----- DATA SEGMENT -----
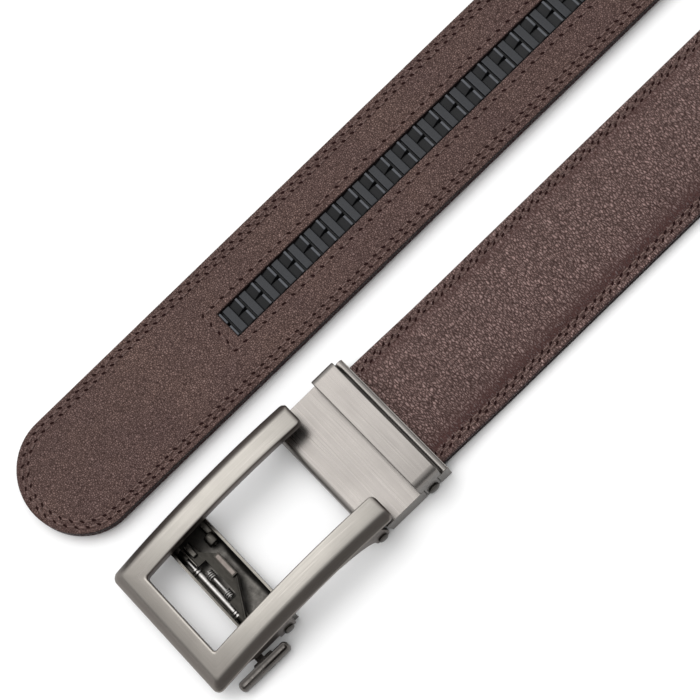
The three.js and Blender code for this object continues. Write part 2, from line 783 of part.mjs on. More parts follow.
// Ratchet tray: a channel across the buckle with end walls that hold the pawl's pin.
const neckRight = trayLeft - RUNNING_GAP;
const neckLeft = neckRight - NECK_LENGTH;
const cheekOuter = trayWallInner - RUNNING_GAP;
const cheekInner = cheekOuter - CHEEK_THICKNESS;

function pawlTray() {
  const floor = box(trayLeft, trayRight, -trayHalf, trayHalf, 0, TRAY_FLOOR);
  const left = box(trayLeft, trayLeft + TRAY_WALL, -trayHalf, trayHalf, 0, TRAY_HEIGHT);
  const right = box(trayRight - TRAY_WALL, trayRight, -trayHalf, trayHalf, 0, TRAY_HEIGHT);
  const ends = [
    box(trayLeft, trayRight, trayWallInner, trayHalf, 0, TRAY_HEIGHT),
    box(trayLeft, trayRight, -trayHalf, -trayWallInner, 0, TRAY_HEIGHT),
  ];
  const ribX = trayRight - TRAY_WALL - TRAY_RIB_BACK;
  const ribZ = TRAY_FLOOR + TRAY_RIB_LIFT;
  const ribs = [
    rodY(TRAY_RIB_RADIUS, ribX, ribZ, trayHalf - TRAY_RIB_LENGTH, trayHalf - TRAY_WALL),
    rodY(TRAY_RIB_RADIUS, ribX, ribZ, -trayHalf + TRAY_WALL, -trayHalf + TRAY_RIB_LENGTH / 2),
  ];
  const past = trayHalf + OVERCUT;
  const pinBore = rodY(PAWL_PIN_RADIUS + SEAT_GAP, pawlPinX, PAWL_PIN_HEIGHT, -past, past);
  const rivetBore = rodY(boreRadius, trayRivetX, TRAY_RIVET_HEIGHT, -past, past);
  const leverGap = box(
    trayLeft - OVERCUT,
    trayLeft + TRAY_WALL,
    -cheekOuter - RUNNING_GAP,
    -cheekInner + RUNNING_GAP,
    TRAY_FLOOR,
    TRAY_HEIGHT + OVERCUT,
  );
  return cut(join(floor, left, right, ...ends, ...ribs), pinBore, rivetBore, leverGap);
}

function pawlPin() {
  return rodY(PAWL_PIN_RADIUS, pawlPinX, PAWL_PIN_HEIGHT, -trayHalf, trayHalf);
}

function pawl() {
  const half = PAWL_WIDTH / 2;
  const plateTop = PAWL_UNDERSIDE + PAWL_THICKNESS;
  const outline = PAWL_PLATE.map(({ reach, across }) => [
    pawlPinX + reach * PAWL_REACH,
    PAWL_OFFSET + across * half,
  ]);
  const plate = upZ(shapeOf(outline.reverse()), PAWL_UNDERSIDE, plateTop);
  const toothRight = pawlPinX + PAWL_REACH;
  const tooth = box(
    toothRight - TOOTH_LENGTH,
    toothRight,
    TOOTH_ACROSS - TOOTH_WIDTH / 2,
    TOOTH_ACROSS + TOOTH_WIDTH / 2,
    PAWL_UNDERSIDE,
    plateTop + TOOTH_RISE,
  );
  const lugs = [
    [PAWL_OFFSET + half - PAWL_LUG_LENGTH, PAWL_OFFSET + half],
    [PAWL_OFFSET - half, PAWL_OFFSET - half + PAWL_LUG_LENGTH],
  ].map(([y0, y1]) =>
    join(
      rodY(PAWL_LUG_RADIUS, pawlPinX, PAWL_PIN_HEIGHT, y0, y1),
      box(pawlPinX, pawlPinX + PAWL_LUG_REACH, y0, y1, PAWL_PIN_HEIGHT, plateTop),
    ),
  );
  const bore = rodY(PAWL_PIN_RADIUS + SEAT_GAP, pawlPinX, PAWL_PIN_HEIGHT, -trayHalf, trayHalf);
  return cut(join(plate, tooth, ...lugs), bore);
}

// Torsion spring: two short coils on one rod, as a plain solid.
function torsionSpring() {
  const x = pawlPinX + SPRING_FROM_PIN;
  const half = SPRING_SPAN / 2;
  const coil = (y) => rodY(SPRING_RADIUS, x, SPRING_HEIGHT, y - SPRING_COIL / 2, y + SPRING_COIL / 2);
  return join(
    rodY(SPRING_ROD_RADIUS, x, SPRING_HEIGHT, SPRING_ACROSS - half, SPRING_ACROSS + half),
    coil(SPRING_ACROSS - half),
    coil(SPRING_ACROSS + half),
  );
}

// Release lever: a finger tab outside the near ear, joined under it to a cheek on the pawl's pin.
function releaseLever() {
  const tabInner = earOuter + HEAD_HEIGHT + TAB_CLEARANCE;
  const tabOuter = tabInner + TAB_WIDTH;
  const tabRight = pawlPinX + TAB_PAST_PIN;
  const tabLeft = tabRight - TAB_LENGTH;
  const tabTop = TAB_BOTTOM + TAB_HEIGHT;
  const plan = shapeOf([
    [tabLeft, -tabInner],
    [tabLeft, -tabInner - TAB_NOSE],
    [tabLeft + TAB_SLANT, -tabOuter],
    [tabRight - TAB_HEEL_SLANT, -tabOuter],
    [tabRight, -tabInner - TAB_HEEL],
    [tabRight - TAB_CORNER, -tabInner],
  ]);
  const tab = upZ(plan, TAB_BOTTOM, tabTop);
  const neckTop = TAB_BOTTOM + NECK_THICKNESS;
  const neck = box(neckLeft, neckRight, -tabInner - NECK_OVERLAP, -cheekInner, TAB_BOTTOM, neckTop);
  const cheek = join(
    rodY(PAWL_LUG_RADIUS, pawlPinX, PAWL_PIN_HEIGHT, -cheekOuter, -cheekInner),
    box(neckLeft, pawlPinX, -cheekOuter, -cheekInner, TAB_BOTTOM, neckTop),
  );
  const bore = rodY(PAWL_PIN_RADIUS + SEAT_GAP, pawlPinX, PAWL_PIN_HEIGHT, -trayHalf, 0);
  return cut(join(tab, neck, cheek), bore);
}

// Materials.
const leatherFront = new THREE.MeshStandardMaterial({ color: 0x5c433f, roughness: 0.55, metalness: 0 });
const leatherBack = new THREE.MeshStandardMaterial({ color: 0x5e4740, roughness: 0.7, metalness: 0 });
const plastic = new THREE.MeshStandardMaterial({ color: 0x2c2e31, roughness: 0.5, metalness: 0 });
const satinMetal = new THREE.MeshStandardMaterial({ color: 0xa9a39b, roughness: 0.35, metalness: 1 });
const darkMetal = new THREE.MeshStandardMaterial({ color: 0x45433f, roughness: 0.45, metalness: 1 });
const brightMetal = new THREE.MeshStandardMaterial({ color: 0xd0cdc8, roughness: 0.25, metalness: 1 });

function meshOf(name, solid, material) {
  const { numProp, vertProperties, triVerts } = solid.getMesh();
  const positions = [];
  for (let i = 0; i < vertProperties.length; i += numProp) {
    positions.push(vertProperties[i], vertProperties[i + 1], vertProperties[i + 2]);
  }
  const geometry = new THREE.BufferGeometry();
  geometry.setAttribute("position", new THREE.Float32BufferAttribute(positions, 3));
  geometry.setIndex(Array.from(triVerts));
  geometry.computeVertexNormals();
  const mesh = new THREE.Mesh(geometry, material);
  mesh.name = name;
  return mesh;
}

const belt = new THREE.Group();
const strap = new THREE.Group();
const clamp = new THREE.Group();
const buckle = new THREE.Group();
const release = new THREE.Group();
belt.add(strap, clamp, buckle);
buckle.add(release);

strap.add(
  meshOf("strap_front", cut(strapLayer(frontSection), recessCutter()), leatherFront),
  meshOf("strap_back", cut(strapLayer(backSection), slotCutter()), leatherBack),
  meshOf("ratchet_track", ratchetTrack(), plastic),
);

clamp.add(
  meshOf("clamp_body", clampBody(), satinMetal),
  meshOf("keeper_loop", keeperLoop(), satinMetal),
  meshOf("clamp_jaw", clampJaw(), darkMetal),
);
for (const [end, side] of [[-1, "near"], [1, "far"]]) {
  const keeperOuter = clampHalf + SEAT_GAP;
  const trayOuter = earOuter + SEAT_GAP;
  clamp.add(
    meshOf(
      `keeper_rivet_${side}`,
      rivet(keeperX, KEEPER_RIVET_HEIGHT, jawLugInner, keeperOuter, KEEPER_HEAD_RADIUS, end),
      darkMetal,
    ),
  );
  buckle.add(
    meshOf(
      `tray_rivet_${side}`,
      rivet(trayRivetX, TRAY_RIVET_HEIGHT, trayWallInner, trayOuter, TRAY_HEAD_RADIUS, end),
      darkMetal,
    ),
  );
}

buckle.add(
  meshOf("hinge_pin", hingePin(), darkMetal),
  meshOf("buckle_frame", buckleFrame(), satinMetal),
  meshOf("pawl_tray", pawlTray(), darkMetal),
  meshOf("pawl_pin", pawlPin(), brightMetal),
);

release.add(
  meshOf("pawl", pawl(), darkMetal),
  meshOf("torsion_spring", torsionSpring(), brightMetal),
  meshOf("release_lever", releaseLever(), darkMetal),
);

export default belt;
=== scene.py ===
import math

import bmesh
import bpy
import numpy as np
from mathutils import Matrix, Vector


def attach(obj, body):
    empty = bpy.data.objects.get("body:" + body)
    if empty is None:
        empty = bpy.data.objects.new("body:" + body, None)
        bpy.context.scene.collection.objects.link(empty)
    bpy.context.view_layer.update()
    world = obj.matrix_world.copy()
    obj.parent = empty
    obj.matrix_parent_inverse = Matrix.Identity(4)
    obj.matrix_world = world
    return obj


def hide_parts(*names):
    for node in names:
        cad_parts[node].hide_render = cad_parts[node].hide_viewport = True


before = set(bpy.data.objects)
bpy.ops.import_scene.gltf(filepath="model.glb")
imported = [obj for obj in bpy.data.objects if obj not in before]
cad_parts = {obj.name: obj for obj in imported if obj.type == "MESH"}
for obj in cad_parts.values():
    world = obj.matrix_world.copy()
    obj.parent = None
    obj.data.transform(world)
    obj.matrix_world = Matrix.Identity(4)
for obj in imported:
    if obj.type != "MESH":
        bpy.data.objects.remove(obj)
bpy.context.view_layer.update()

# ---------------------------------------------------------------- camera
# The camera looks down at the table from the near side, about twenty degrees off the vertical, and is
# rolled so that the strap runs from the lower left to the upper right of the picture.
CAMERA_TILT = math.radians(20.65)
CAMERA_AROUND = math.radians(-4.72)
CAMERA_ROLL = math.radians(42.59)
CAMERA_DISTANCE = 0.7538
CAMERA_AIM = Vector((-0.0267, 0.021, 0.003))
CAMERA_FOCAL_PIXELS = 3000
PICTURE_PIXELS = 700
SENSOR_WIDTH = 36.0

camera_data = bpy.data.cameras.new("camera")
camera_data.sensor_width = SENSOR_WIDTH
camera_data.lens = CAMERA_FOCAL_PIXELS / PICTURE_PIXELS * SENSOR_WIDTH
camera_data.clip_end = 20.0
camera = bpy.data.objects.new("camera", camera_data)
bpy.context.scene.collection.objects.link(camera)
towards_camera = Vector((
    math.sin(CAMERA_TILT) * math.sin(CAMERA_AROUND),
    -math.sin(CAMERA_TILT) * math.cos(CAMERA_AROUND),
    math.cos(CAMERA_TILT),
))
camera_right = Vector((math.sin(CAMERA_ROLL), math.cos(CAMERA_ROLL), 0)).cross(towards_camera).normalized()
camera_up = towards_camera.cross(camera_right)
camera.matrix_world = Matrix.Translation(CAMERA_AIM + CAMERA_DISTANCE * towards_camera) @ Matrix(
    (camera_right, camera_up, towards_camera)).transposed().to_4x4()
bpy.context.scene.camera = camera
bpy.context.scene.view_settings.view_transform = "Standard"

# ---------------------------------------------------------------- table and light
# A plain white table top in a white studio that is brightest high on the far side and darker low down,
# with one large soft panel up there too.
FLOOR_HALF = 6.0
FLOOR_DROP = 0.0002
BRIGHT_SIDE = (-0.05, 0.44, 0.9)
KEY_PLACE = Vector((-0.2, 0.55, 1.12))
KEY_SIZE = 0.76
KEY_POWER = 4


def wire(node, wires):
    """Gives a node's inputs, by name or number, an output that feeds them or a value."""
    for key, value in wires.items():
        if isinstance(value, bpy.types.NodeSocket):
            node.id_data.links.new(value, node.inputs[key])
        else:
            node.inputs[key].default_value = value


def add_node(tree, kind, wires=(), **settings):
    """A new node of a tree with its settings and its wires."""
    node = tree.nodes.new(kind)
    for key, value in settings.items():
        setattr(node, key, value)
    wire(node, dict(wires))
    return node


def ranged(tree, value, from_min, from_max, to_min=0.0, to_max=1.0, shape="LINEAR"):
    """A value carried over from one range to another and held inside it."""
    return add_node(tree, "ShaderNodeMapRange", {
        "Value": value, "From Min": from_min, "From Max": from_max, "To Min": to_min, "To Max": to_max,
    }, interpolation_type=shape).outputs["Result"]


def new_material(name):
    """A material with its node tree and its shader."""
    material = bpy.data.materials.new(name)
    material.use_nodes = True
    return material, material.node_tree, material.node_tree.nodes["Principled BSDF"]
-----
WRITTEN REQUEST >>
Output exactly the lines of the material above from the one containing "const trayOuter = earOuter + SEAT_GAP;" up to and including the one containing "obj.matrix_world = world".

RESULT OF THE EXERCISE >>
  const trayOuter = earOuter + SEAT_GAP;
  clamp.add(
    meshOf(
      `keeper_rivet_${side}`,
      rivet(keeperX, KEEPER_RIVET_HEIGHT, jawLugInner, keeperOuter, KEEPER_HEAD_RADIUS, end),
      darkMetal,
    ),
  );
  buckle.add(
    meshOf(
      `tray_rivet_${side}`,
      rivet(trayRivetX, TRAY_RIVET_HEIGHT, trayWallInner, trayOuter, TRAY_HEAD_RADIUS, end),
      darkMetal,
    ),
  );
}

buckle.add(
  meshOf("hinge_pin", hingePin(), darkMetal),
  meshOf("buckle_frame", buckleFrame(), satinMetal),
  meshOf("pawl_tray", pawlTray(), darkMetal),
  meshOf("pawl_pin", pawlPin(), brightMetal),
);

release.add(
  meshOf("pawl", pawl(), darkMetal),
  meshOf("torsion_spring", torsionSpring(), brightMetal),
  meshOf("release_lever", releaseLever(), darkMetal),
);

export default belt;
=== scene.py ===
import math

import bmesh
import bpy
import numpy as np
from mathutils import Matrix, Vector


def attach(obj, body):
    empty = bpy.data.objects.get("body:" + body)
    if empty is None:
        empty = bpy.data.objects.new("body:" + body, None)
        bpy.context.scene.collection.objects.link(empty)
    bpy.context.view_layer.update()
    world = obj.matrix_world.copy()
    obj.parent = empty
    obj.matrix_parent_inverse = Matrix.Identity(4)
    obj.matrix_world = world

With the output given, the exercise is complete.